-- Structured object records --
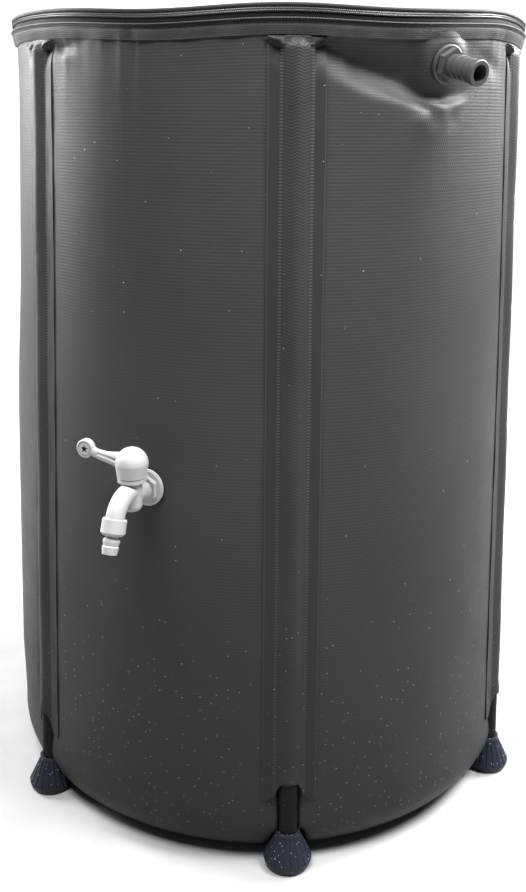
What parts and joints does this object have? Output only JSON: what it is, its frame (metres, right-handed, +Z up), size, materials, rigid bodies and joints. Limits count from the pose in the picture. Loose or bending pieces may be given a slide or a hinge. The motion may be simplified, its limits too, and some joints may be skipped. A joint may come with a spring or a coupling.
{
  "type": "collapsible rain barrel",
  "caption": "Round folding rain barrel of coated cloth with upright poles in sleeves, zipped lid with a mesh inlet, a lever tap and a drooping barbed overflow.",
  "frame": {"origin": "on the floor, in the middle of the ring of feet, on the barrel's upright axis", "axes": "+Z up; -Y the front, where the front pole stands a little to the right of the middle; +X to the right seen from the front"},
  "size_m": [0.6048, 0.6711, 0.875],
  "materials": {
    "barrel_cloth": "woven coated cloth, satin",
    "sleeve_cloth": "woven coated cloth, satin",
    "rim_webbing": "woven webbing, matt",
    "zip_tape": "woven tape, matt",
    "zip_coil": "moulded teeth",
    "piping": "smooth cord edge",
    "zip_metal": "dark lacquer",
    "inlet_mesh": "coated net",
    "pole_plastic": "extruded tube",
    "foot_plastic": "moulded, satin",
    "tap_plastic": "moulded, satin",
    "bonnet_plastic": "moulded, satin",
    "seal_plastic": "smooth",
    "seal_rubber": "soft",
    "overflow_plastic": "moulded, satin"
  },
  "bodies": {
    "bag": {"wall_front_left": "barrel_cloth", "wall_front_right": "barrel_cloth", "wall_right": "barrel_cloth", "wall_back_right": "barrel_cloth", "wall_back_left": "barrel_cloth", "wall_left": "barrel_cloth", "base": "barrel_cloth", "sleeve_front_left": "sleeve_cloth", "sleeve_front": "sleeve_cloth", "sleeve_front_right": "sleeve_cloth", "sleeve_back_right": "sleeve_cloth", "sleeve_back": "sleeve_cloth", "sleeve_back_left": "sleeve_cloth", "rim_band": "rim_webbing", "zip_tape_lower": "zip_tape", "zip_tape_upper": "zip_tape", "zip_coil_lower": "zip_coil", "zip_coil_upper": "zip_coil", "lid_panel": "barrel_cloth", "lid_piping": "piping", "inlet_ring": "rim_webbing", "inlet_mesh": "inlet_mesh", "zip_stops": "zip_coil", "tap_washer_outer": "seal_rubber", "tap_washer_inner": "seal_rubber", "tap_nut": "tap_plastic", "tap_body": "tap_plastic", "tap_seal": "seal_rubber", "tap_bonnet": "bonnet_plastic", "tap_union": "tap_plastic", "tap_outlet_washer": "seal_rubber", "tap_hose_tail": "tap_plastic", "overflow_washer_outer": "seal_rubber", "overflow_washer_inner": "seal_rubber", "overflow_nut": "overflow_plastic", "overflow_body": "overflow_plastic"},
    "pole_front_left": {"pole_front_left": "pole_plastic", "pole_plug_front_left": "foot_plastic", "foot_front_left": "foot_plastic"},
    "pole_front": {"pole_front": "pole_plastic", "pole_plug_front": "foot_plastic", "foot_front": "foot_plastic"},
    "pole_front_right": {"pole_front_right": "pole_plastic", "pole_plug_front_right": "foot_plastic", "foot_front_right": "foot_plastic"},
    "pole_back_right": {"pole_back_right": "pole_plastic", "pole_plug_back_right": "foot_plastic", "foot_back_right": "foot_plastic"},
    "pole_back": {"pole_back": "pole_plastic", "pole_plug_back": "foot_plastic", "foot_back": "foot_plastic"},
    "pole_back_left": {"pole_back_left": "pole_plastic", "pole_plug_back_left": "foot_plastic", "foot_back_left": "foot_plastic"},
    "tap_handle": {"tap_handle": "tap_plastic", "tap_plug": "seal_plastic"},
    "zip_slider": {"zip_slider": "zip_metal"},
    "zip_pull": {"zip_pull": "zip_metal"}
  },
  "joints": [
    {"name": "pole_front_left_slide", "type": "slide", "parent": "bag", "child": "pole_front_left", "axis": [0.0096, 0.0068, 0.9999], "range_m": [-0.7, 0]},
    {"name": "pole_front_slide", "type": "slide", "parent": "bag", "child": "pole_front", "axis": [-0.0011, 0.0118, 0.9999], "range_m": [-0.7, 0]},
    {"name": "pole_front_right_slide", "type": "slide", "parent": "bag", "child": "pole_front_right", "axis": [-0.0107, 0.0049, 0.9999], "range_m": [-0.7, 0]},
    {"name": "pole_back_right_slide", "type": "slide", "parent": "bag", "child": "pole_back_right", "axis": [-0.0096, -0.0068, 0.9999], "range_m": [-0.7, 0]},
    {"name": "pole_back_slide", "type": "slide", "parent": "bag", "child": "pole_back", "axis": [0.0011, -0.0118, 0.9999], "range_m": [-0.7, 0]},
    {"name": "pole_back_left_slide", "type": "slide", "parent": "bag", "child": "pole_back_left", "axis": [0.0107, -0.0049, 0.9999], "range_m": [-0.7, 0]},
    {"name": "tap_turn", "type": "hinge", "parent": "bag", "child": "tap_handle", "pos_m": [-0.12919, -0.30288, 0.4205], "axis": [0, 0, 1], "range_deg": [0, 90]},
    {"name": "slider_run", "type": "hinge", "parent": "bag", "child": "zip_slider", "pos_m": [0, 0, 0.8683], "axis": [0, 0, -1], "range_deg": [0, 330]},
    {"name": "pull_swing", "type": "hinge", "parent": "zip_slider", "child": "zip_pull", "pos_m": [0.07775, 0.29265, 0.8683], "axis": [0.9665, -0.2568, 0], "range_deg": [0, 150]}
  ]
}
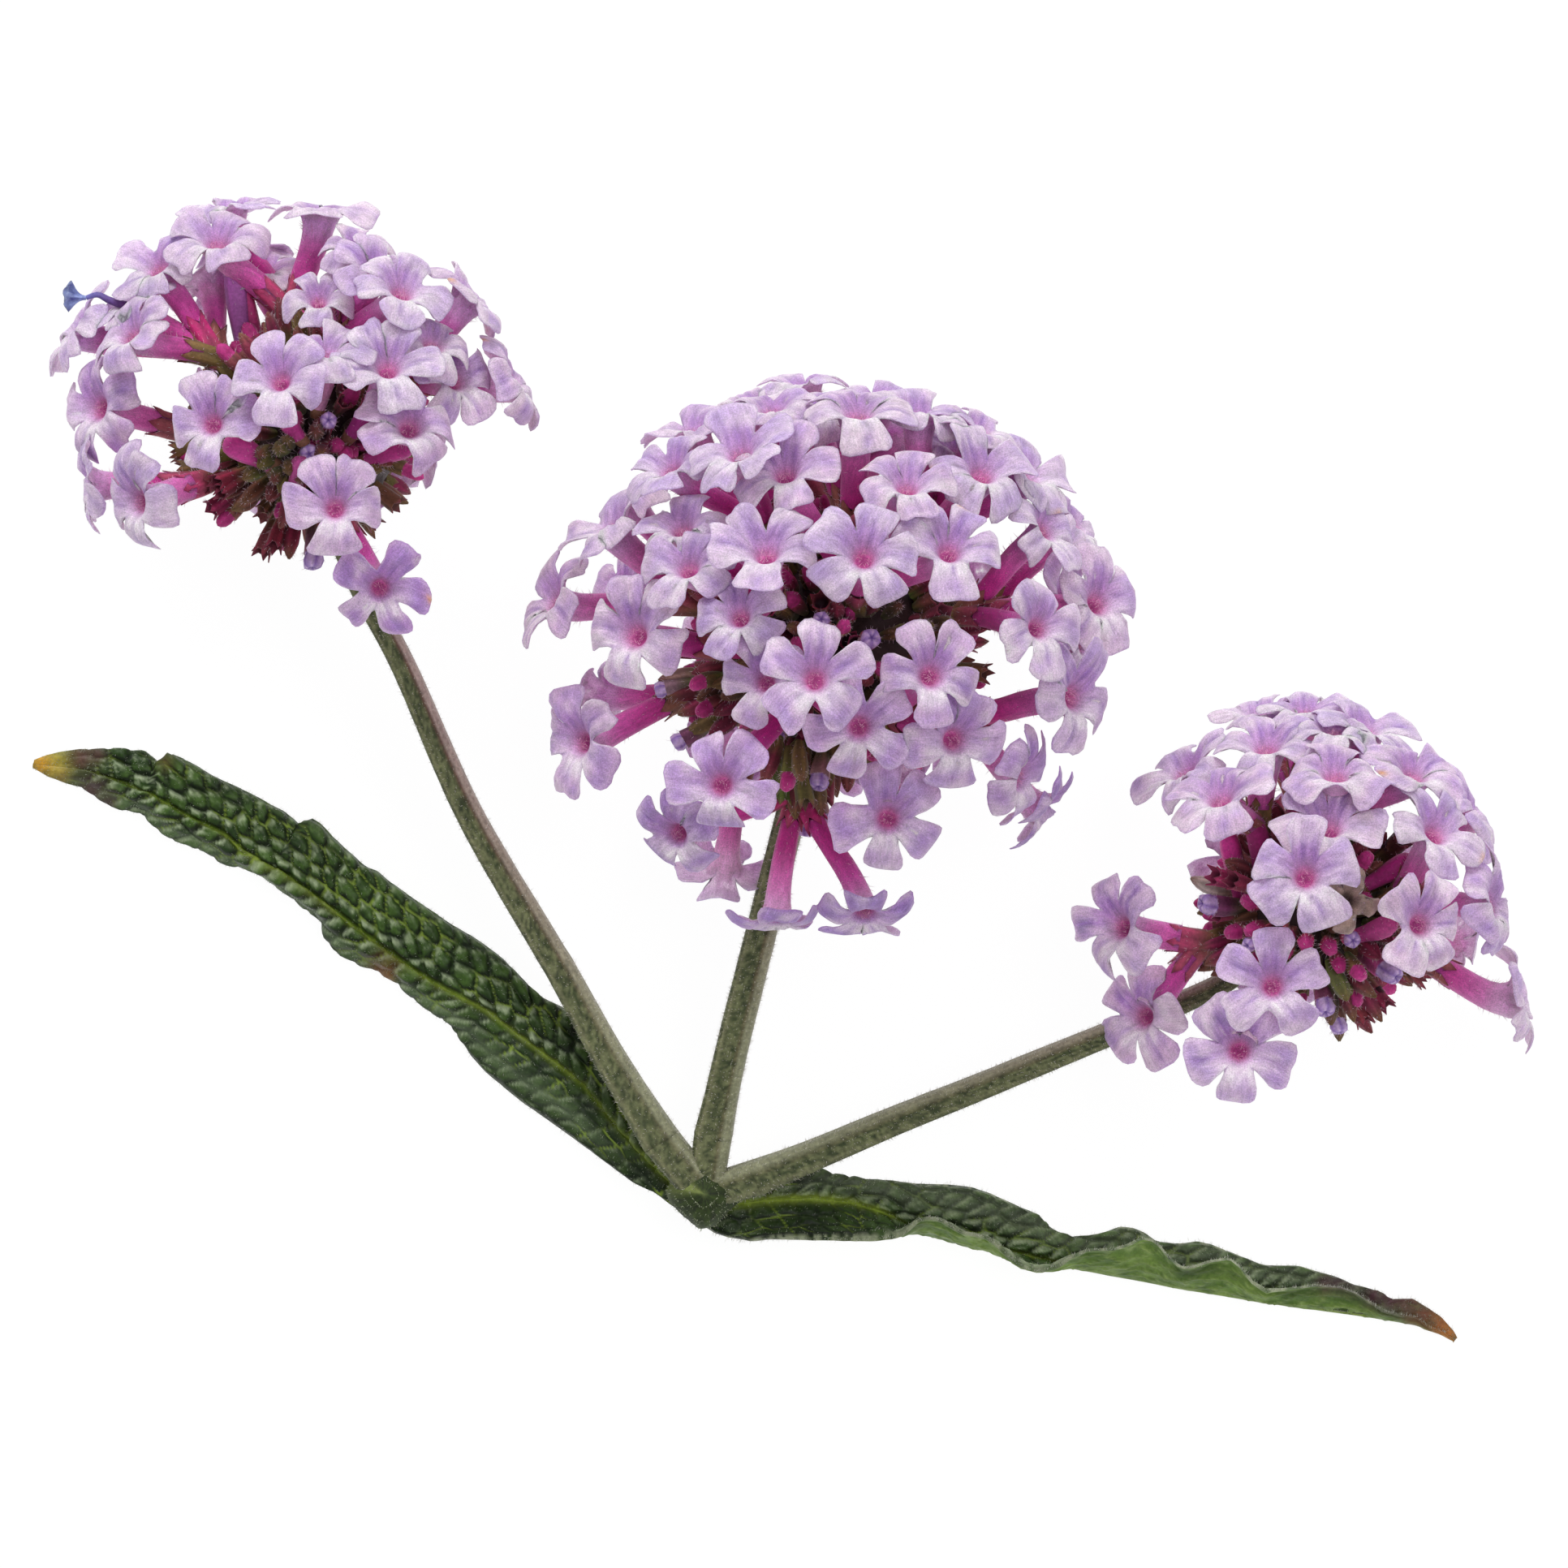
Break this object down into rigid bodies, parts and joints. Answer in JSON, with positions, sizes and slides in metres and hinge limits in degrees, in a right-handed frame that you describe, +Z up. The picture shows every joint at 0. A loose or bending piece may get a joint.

-- What to do --
Please quote the data above in full, with no line missing.

-- Final result --
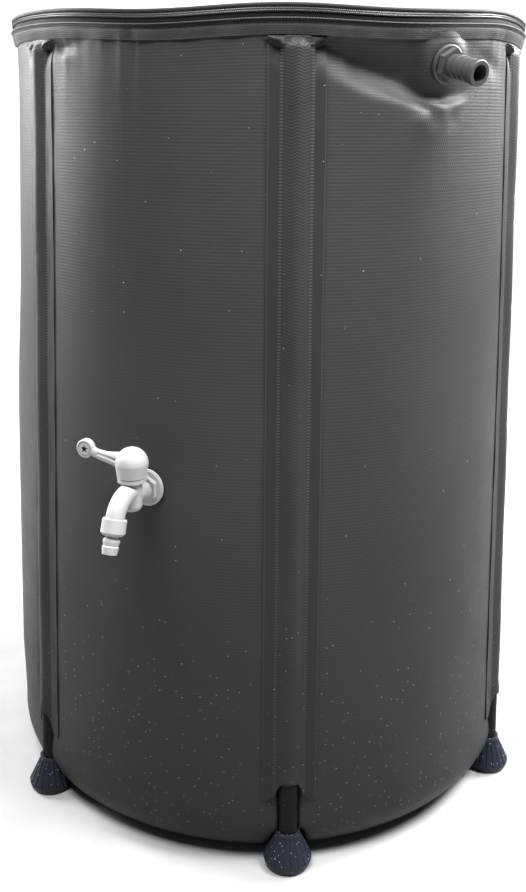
What parts and joints does this object have? Output only JSON: what it is, its frame (metres, right-handed, +Z up), size, materials, rigid bodies and joints. Limits count from the pose in the picture. Loose or bending pieces may be given a slide or a hinge. The motion may be simplified, its limits too, and some joints may be skipped. A joint may come with a spring or a coupling.
{
  "type": "collapsible rain barrel",
  "caption": "Round folding rain barrel of coated cloth with upright poles in sleeves, zipped lid with a mesh inlet, a lever tap and a drooping barbed overflow.",
  "frame": {"origin": "on the floor, in the middle of the ring of feet, on the barrel's upright axis", "axes": "+Z up; -Y the front, where the front pole stands a little to the right of the middle; +X to the right seen from the front"},
  "size_m": [0.6048, 0.6711, 0.875],
  "materials": {
    "barrel_cloth": "woven coated cloth, satin",
    "sleeve_cloth": "woven coated cloth, satin",
    "rim_webbing": "woven webbing, matt",
    "zip_tape": "woven tape, matt",
    "zip_coil": "moulded teeth",
    "piping": "smooth cord edge",
    "zip_metal": "dark lacquer",
    "inlet_mesh": "coated net",
    "pole_plastic": "extruded tube",
    "foot_plastic": "moulded, satin",
    "tap_plastic": "moulded, satin",
    "bonnet_plastic": "moulded, satin",
    "seal_plastic": "smooth",
    "seal_rubber": "soft",
    "overflow_plastic": "moulded, satin"
  },
  "bodies": {
    "bag": {"wall_front_left": "barrel_cloth", "wall_front_right": "barrel_cloth", "wall_right": "barrel_cloth", "wall_back_right": "barrel_cloth", "wall_back_left": "barrel_cloth", "wall_left": "barrel_cloth", "base": "barrel_cloth", "sleeve_front_left": "sleeve_cloth", "sleeve_front": "sleeve_cloth", "sleeve_front_right": "sleeve_cloth", "sleeve_back_right": "sleeve_cloth", "sleeve_back": "sleeve_cloth", "sleeve_back_left": "sleeve_cloth", "rim_band": "rim_webbing", "zip_tape_lower": "zip_tape", "zip_tape_upper": "zip_tape", "zip_coil_lower": "zip_coil", "zip_coil_upper": "zip_coil", "lid_panel": "barrel_cloth", "lid_piping": "piping", "inlet_ring": "rim_webbing", "inlet_mesh": "inlet_mesh", "zip_stops": "zip_coil", "tap_washer_outer": "seal_rubber", "tap_washer_inner": "seal_rubber", "tap_nut": "tap_plastic", "tap_body": "tap_plastic", "tap_seal": "seal_rubber", "tap_bonnet": "bonnet_plastic", "tap_union": "tap_plastic", "tap_outlet_washer": "seal_rubber", "tap_hose_tail": "tap_plastic", "overflow_washer_outer": "seal_rubber", "overflow_washer_inner": "seal_rubber", "overflow_nut": "overflow_plastic", "overflow_body": "overflow_plastic"},
    "pole_front_left": {"pole_front_left": "pole_plastic", "pole_plug_front_left": "foot_plastic", "foot_front_left": "foot_plastic"},
    "pole_front": {"pole_front": "pole_plastic", "pole_plug_front": "foot_plastic", "foot_front": "foot_plastic"},
    "pole_front_right": {"pole_front_right": "pole_plastic", "pole_plug_front_right": "foot_plastic", "foot_front_right": "foot_plastic"},
    "pole_back_right": {"pole_back_right": "pole_plastic", "pole_plug_back_right": "foot_plastic", "foot_back_right": "foot_plastic"},
    "pole_back": {"pole_back": "pole_plastic", "pole_plug_back": "foot_plastic", "foot_back": "foot_plastic"},
    "pole_back_left": {"pole_back_left": "pole_plastic", "pole_plug_back_left": "foot_plastic", "foot_back_left": "foot_plastic"},
    "tap_handle": {"tap_handle": "tap_plastic", "tap_plug": "seal_plastic"},
    "zip_slider": {"zip_slider": "zip_metal"},
    "zip_pull": {"zip_pull": "zip_metal"}
  },
  "joints": [
    {"name": "pole_front_left_slide", "type": "slide", "parent": "bag", "child": "pole_front_left", "axis": [0.0096, 0.0068, 0.9999], "range_m": [-0.7, 0]},
    {"name": "pole_front_slide", "type": "slide", "parent": "bag", "child": "pole_front", "axis": [-0.0011, 0.0118, 0.9999], "range_m": [-0.7, 0]},
    {"name": "pole_front_right_slide", "type": "slide", "parent": "bag", "child": "pole_front_right", "axis": [-0.0107, 0.0049, 0.9999], "range_m": [-0.7, 0]},
    {"name": "pole_back_right_slide", "type": "slide", "parent": "bag", "child": "pole_back_right", "axis": [-0.0096, -0.0068, 0.9999], "range_m": [-0.7, 0]},
    {"name": "pole_back_slide", "type": "slide", "parent": "bag", "child": "pole_back", "axis": [0.0011, -0.0118, 0.9999], "range_m": [-0.7, 0]},
    {"name": "pole_back_left_slide", "type": "slide", "parent": "bag", "child": "pole_back_left", "axis": [0.0107, -0.0049, 0.9999], "range_m": [-0.7, 0]},
    {"name": "tap_turn", "type": "hinge", "parent": "bag", "child": "tap_handle", "pos_m": [-0.12919, -0.30288, 0.4205], "axis": [0, 0, 1], "range_deg": [0, 90]},
    {"name": "slider_run", "type": "hinge", "parent": "bag", "child": "zip_slider", "pos_m": [0, 0, 0.8683], "axis": [0, 0, -1], "range_deg": [0, 330]},
    {"name": "pull_swing", "type": "hinge", "parent": "zip_slider", "child": "zip_pull", "pos_m": [0.07775, 0.29265, 0.8683], "axis": [0.9665, -0.2568, 0], "range_deg": [0, 150]}
  ]
}
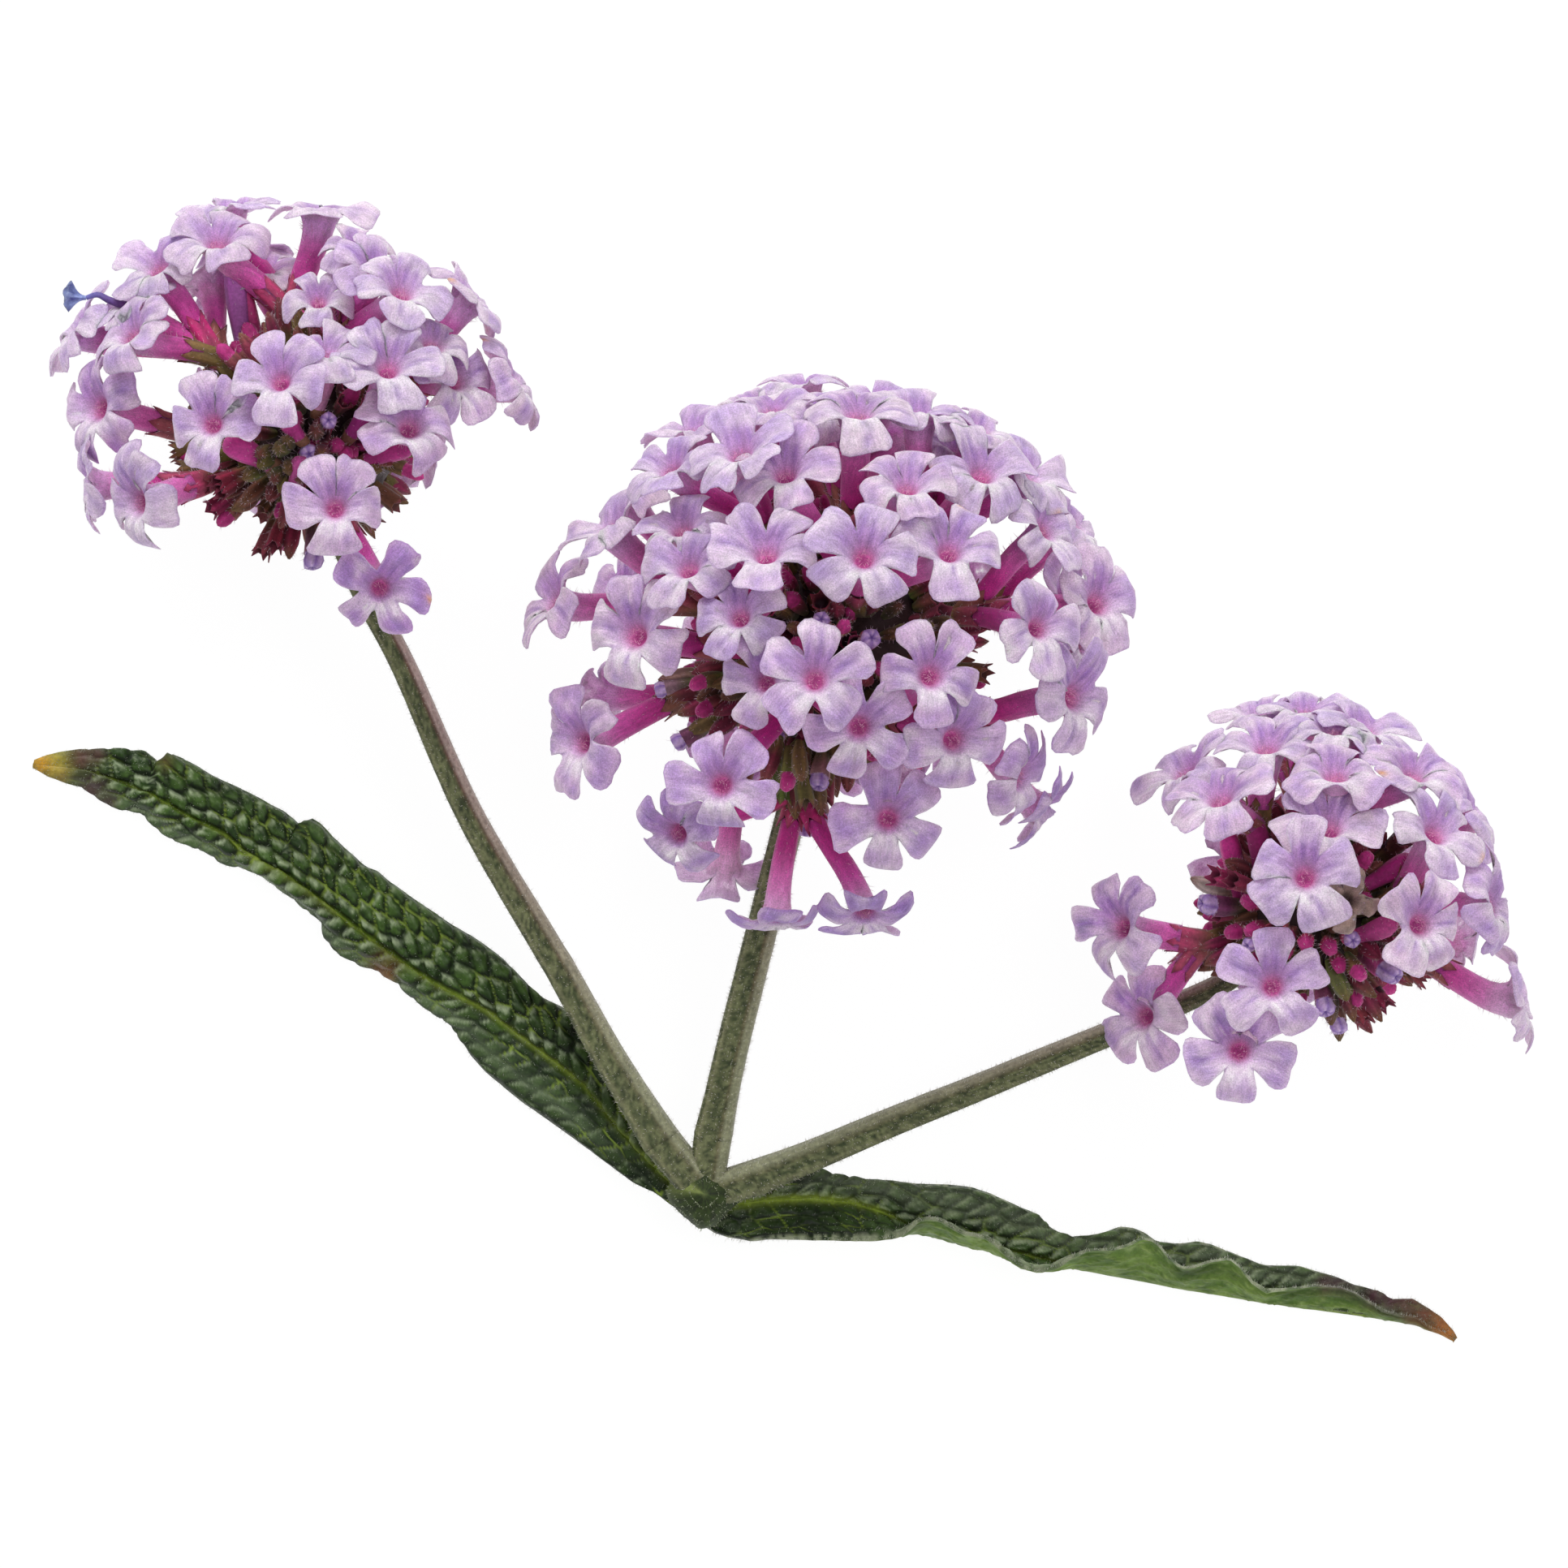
Break this object down into rigid bodies, parts and joints. Answer in JSON, with positions, sizes and slides in metres and hinge limits in degrees, in a right-handed frame that you describe, +Z up. The picture shows every joint at 0. A loose or bending piece may get a joint.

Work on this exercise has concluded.